Нет сомнения в том, что руководство и народ были рядом, когда речь шла о преодолении тяжелого наследия второй мировой войны. Брежнев сказал, что поворот к лучшему — непростое, нелегкое дело. Между нашими государствами и нашими народами стоит тяжелое прошлое. Двадцать миллионов человек потерял советский народ в развязанной Гитлером войне. Это прошлое не вычеркнуть из памяти людей. Многим миллионам немцев также пришлось сложить голову в этой войне. Память об этом жива.

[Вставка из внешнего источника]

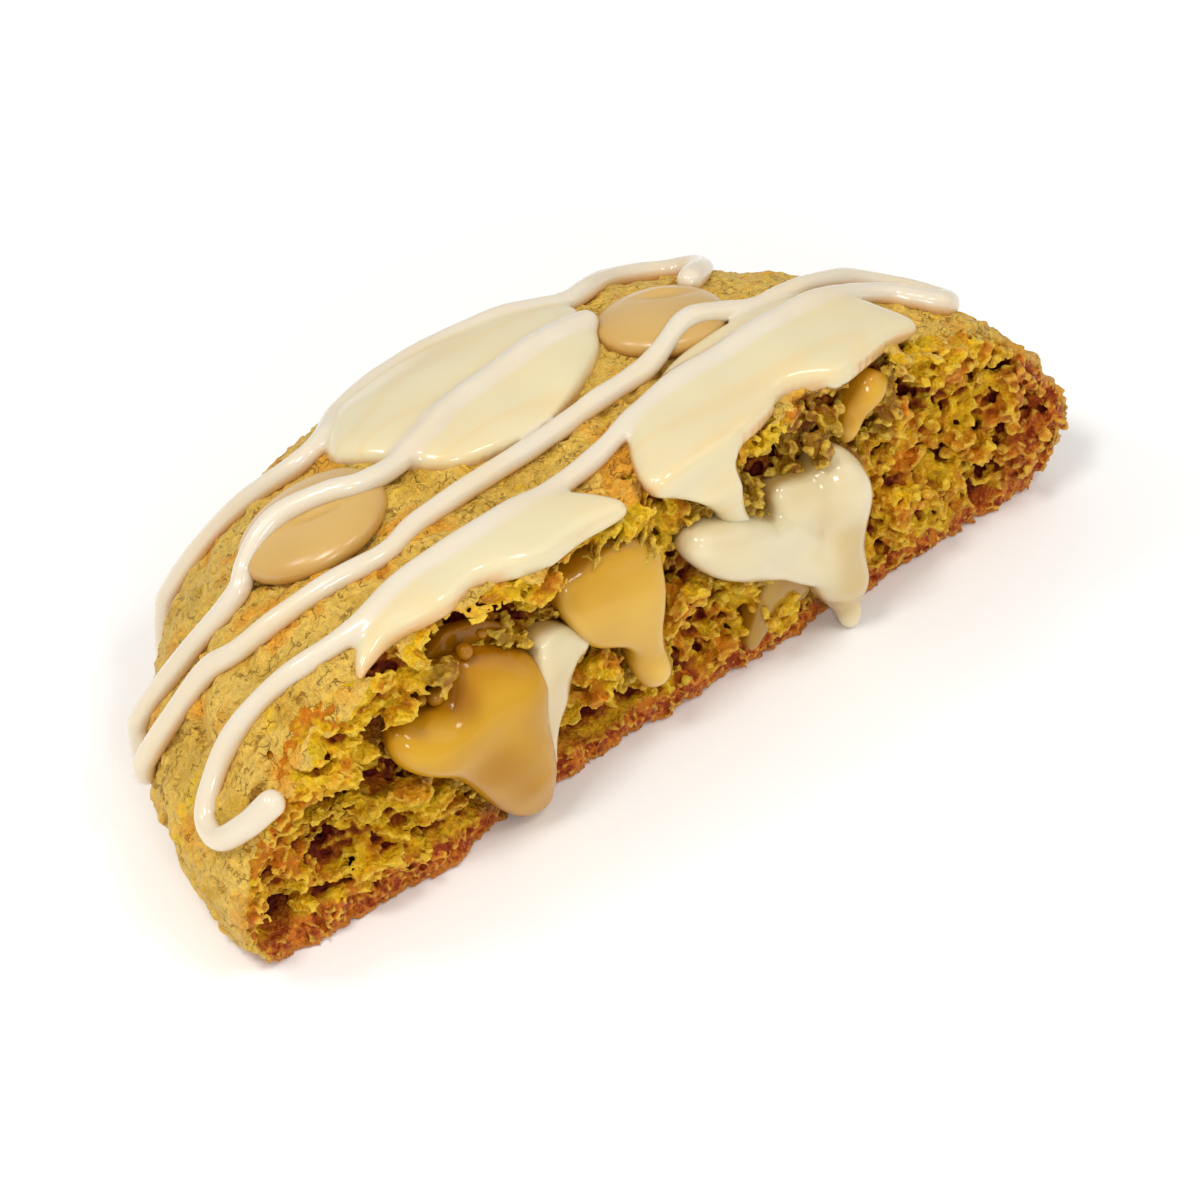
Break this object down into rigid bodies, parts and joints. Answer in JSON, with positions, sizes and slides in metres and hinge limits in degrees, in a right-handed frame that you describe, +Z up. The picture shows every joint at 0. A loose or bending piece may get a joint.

Может ли советский народ быть уверенным в том, что внешняя политика создаст новые основы взаимоотношений?
Он сказал это во второй половине дня 12 августа 1970 года. В Екатерининском зале Кремля он стоял позади меня, когда я вместе с Алексеем Косыгиным и обоими министрами иностранных дел подписывал Московский договор. Первоначально мое присутствие вообще не предусматривалось. Министр иностранных дел Шеель по инициативе советских партнеров по переговорам позвонил в Норвегию, где я проводил отпуск, и дал понять, что мне нужно приехать. Какая тяжелая дата! Какой весомый договор! Я и так не мог и не хотел уклоняться от бремени, которым этот договор должен стать для многих немцев. Нельзя было объявить несостоятельными итоги гитлеровской войны, но смягчить ее последствия было необходимо как с патриотической точки зрения, так и с точки зрения европейской ответственности. Своим землякам я сказал из Москвы, что договор не угрожает ничему и никому; он должен помочь расчистить путь вперед.